A large egg contains about 6.3 grams of protein. That makes eggs one of the most protein-dense foods per calorie, packing all that into roughly 70 calories. But the total number only tells part of the story. Where that protein sits inside the egg, how you cook it, and how well your body actually absorbs it all matter.
Protein in the White vs. the Yolk
Most people assume egg whites carry nearly all the protein, but the split is closer than you’d think. Of the 6.3 grams in a large egg, about 3.6 grams come from the white and 2.7 grams come from the yolk. That means the yolk delivers roughly 43% of the egg’s total protein.

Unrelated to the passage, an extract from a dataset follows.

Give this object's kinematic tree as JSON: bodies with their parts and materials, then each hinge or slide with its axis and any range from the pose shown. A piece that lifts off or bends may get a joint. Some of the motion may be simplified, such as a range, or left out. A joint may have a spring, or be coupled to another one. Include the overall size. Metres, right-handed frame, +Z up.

If you toss the yolk to cut calories or fat, you’re also leaving behind almost half the protein. The yolk also carries fat-soluble vitamins and other nutrients the white doesn’t have, so eating the whole egg gives you the full package.
Protein by Egg Size
Not every egg is the same size, and the protein count shifts accordingly. The USDA classifies eggs by weight per dozen, and the protein scales roughly in proportion:
- Small egg (about 38 g): ~4.8 grams of protein
- Medium egg (about 44 g): ~5.5 grams of protein
- Large egg (about 50 g): ~6.3 grams of protein
- Extra-large egg (about 56 g): ~7.0 grams of protein
- Jumbo egg (about 63 g): ~7.9 grams of protein
Most nutrition labels and recipes assume a large egg. If you regularly buy jumbo or extra-large, you’re getting a bit more protein per egg than the standard figures suggest.
Why Egg Protein Is High Quality
Protein quality depends on which amino acids a food provides and how completely your body can use them. Eggs contain all nine essential amino acids, the ones your body can’t manufacture on its own. They’re especially rich in leucine, which plays a central role in triggering muscle repair and growth, and lysine, which many grain-based proteins lack.
Nutritional scientists use a scoring system called DIAAS (Digestible Indispensable Amino Acid Score) to rate protein sources. A score of 100 or above means “excellent” quality, and cooked eggs consistently score at or above that threshold for people older than six months. By comparison, common breakfast sides like hash browns and bread score lower, with lysine as their weakest link. Eggs have no limiting amino acid, meaning none of the essentials fall short of what your body needs.
Cooked Eggs vs. Raw Eggs
Cooking changes the physical structure of egg proteins. Heat causes the tightly folded protein molecules to unravel, a process called denaturation. That’s what turns a translucent egg white solid and opaque. This unfolding actually makes the protein easier for your digestive enzymes to access and break down.
The difference is dramatic. One study found the human body absorbs about 91% of the protein in cooked eggs but only 51% in raw eggs. So if you eat a raw egg expecting 6.3 grams of usable protein, your body may only capture around 3.2 grams. Cooking nearly doubles your return. Whether you scramble, fry, poach, or hard-boil them, the heat does the heavy lifting for your gut.
How Eggs Compare to Other Protein Sources
For a quick-cooking, inexpensive, single-ingredient food, eggs hold their own against most protein sources. Here’s how a large egg stacks up per serving:
- 1 large egg (50 g): 6.3 g protein, ~70 calories
- 1 oz chicken breast (28 g): ~8.8 g protein, ~46 calories
- 1 oz Greek yogurt (28 g): ~2.8 g protein, ~17 calories
- 1 oz black beans, cooked (28 g): ~2.4 g protein, ~37 calories
Chicken breast has a higher protein-to-calorie ratio, but it also requires more prep. Eggs are versatile enough to work at every meal, and a two- or three-egg breakfast puts you at 12 to 19 grams of protein before you leave the house. That’s a meaningful chunk of the 50 grams most adults need daily.
Eggs and Feeling Full
Protein is the most satiating macronutrient, meaning it keeps you feeling full longer than the same number of calories from carbohydrates or fat. Eggs deliver that protein in a compact, low-calorie form, which is part of why egg-based breakfasts tend to reduce snacking later in the morning. Two scrambled eggs on toast provide around 19 grams of protein and roughly 300 calories, a combination that can carry most people comfortably to lunch.
Getting the Most Protein From Your Eggs
If your goal is maximizing usable protein, a few practical choices help. First, cook your eggs. The absorption gap between raw and cooked is too large to ignore. Second, eat the whole egg. Discarding the yolk drops your protein by nearly half and eliminates nutrients you won’t find in the white. Third, pair eggs with other protein sources if you’re aiming for higher daily totals. A three-egg omelet with a quarter cup of cheese gets you close to 25 grams in a single meal, which is enough to maximally stimulate muscle protein synthesis at one sitting for most adults.
Egg size also matters more than people realize. Swapping from medium to extra-large eggs adds roughly 1.5 grams of protein per egg, which across a dozen eggs over a week adds up quietly.